Несмотря на свою устойчивость, форма хрупка. Она может возникнуть только при определенных условиях. Я получил об этом напоминание, когда сделал перерыв в написании этой главы, чтобы приготовить котелок манной каши для моих сыновей. Прямо на моих глазах самоорганизующиеся шестиугольные структуры, известные как ячейки Бенара, в определенный момент формирующиеся при нагревании жидкости снизу и охлаждении сверху, самопроизвольно возникли на поверхности бурлящей каши. О хрупкости формы свидетельствует то, что эти шестиугольные структуры быстро рухнули в липкую жидкую кашу. Жизнь прекрасно умеет создавать и поддерживать условия, способствующие предсказуемому зарождению таких хрупких самоорганизующихся процессов (см. Camazine, 2001). Отчасти поэтому я сосредоточился здесь на том, как сложные многовидовые объединения культивируют форму и мыслят посредством нас, когда мы погружаемся в их телесность[171].
Форму нельзя понять без рассмотрения различных видов непрерывности и связи между общностями и тем, что существует. Поэтому меня интересует не только форма и ее уникальные свойства – невидимость, непринужденное распространение и некоторая связанная с ней причинность, которая, кажется, замораживает историю. Я также исследую способы возникновения формы и ее отношения к другим явлениям, благодаря чему ее уникальные свойства становятся значимыми в мирах живых существ. Меня интересует не только то, что «внутри», но и как оно появилось и как разрушается, когда материальные условия, необходимые для его распространения, будь то речное русло, паразиты или жалование ООН, перестают существовать. Меня интересует не форма как таковая, но то, что мы «с ней делаем». Вместе с тем, чтобы иметь дело с формой, нужно заразиться ее причинной логикой, которая довольно существенно отличается от логики, ассоциируемой со связкой «стимул – реакция», действенной причинностью, то есть от того, как прошлое влияет на настоящее. Действия с формой требуют подчинения ее непринужденной эффективности.
Ничто из вышесказанного не упускает из виду уникальные свойства формы и возможность того, что антропология, по мнению Райлз, может выйти из своего кризиса репрезентации, экспериментируя со способами сделать невидимое «внутреннее» более заметным.
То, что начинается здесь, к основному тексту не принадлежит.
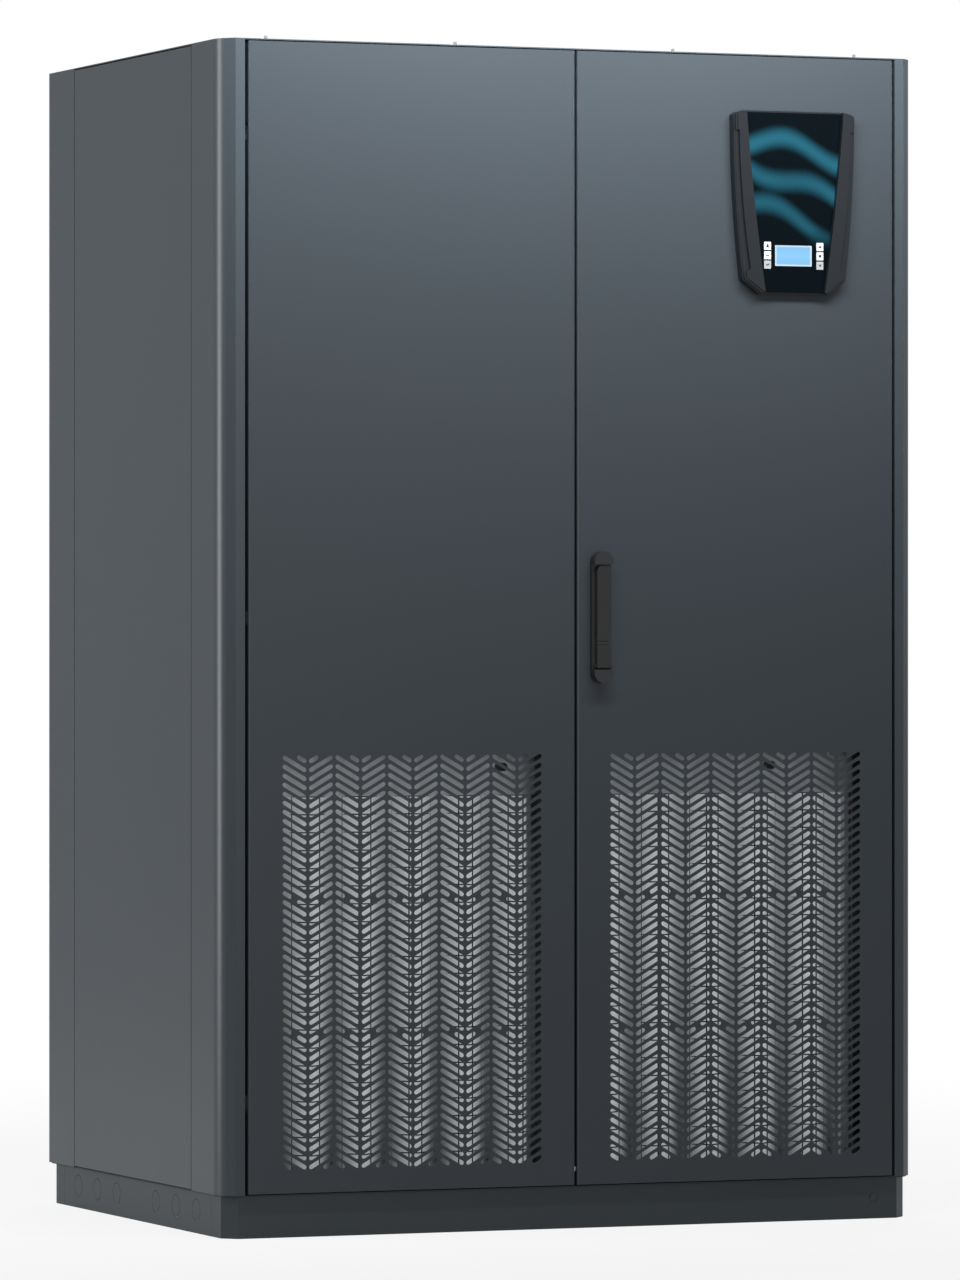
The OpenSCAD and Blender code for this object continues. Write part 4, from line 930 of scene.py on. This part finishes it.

Решение Райлз основывается на работах Стратерн (1995, 2004 [1991]) и заключается в том, чтобы перевернуть форму «наизнанку». Другими словами, она пытается выявить форму посредством этнографической методологии, которая ее усиливает. Однако вместо того, чтобы сделать форму видимой снаружи, указывая на наши разрывы с ней, Райлз допускает размножение паттернов, свойственных распространению бюрократических документов и академических текстов, которые могут их описывать, до тех пор, пока сходства между ними не проявятся.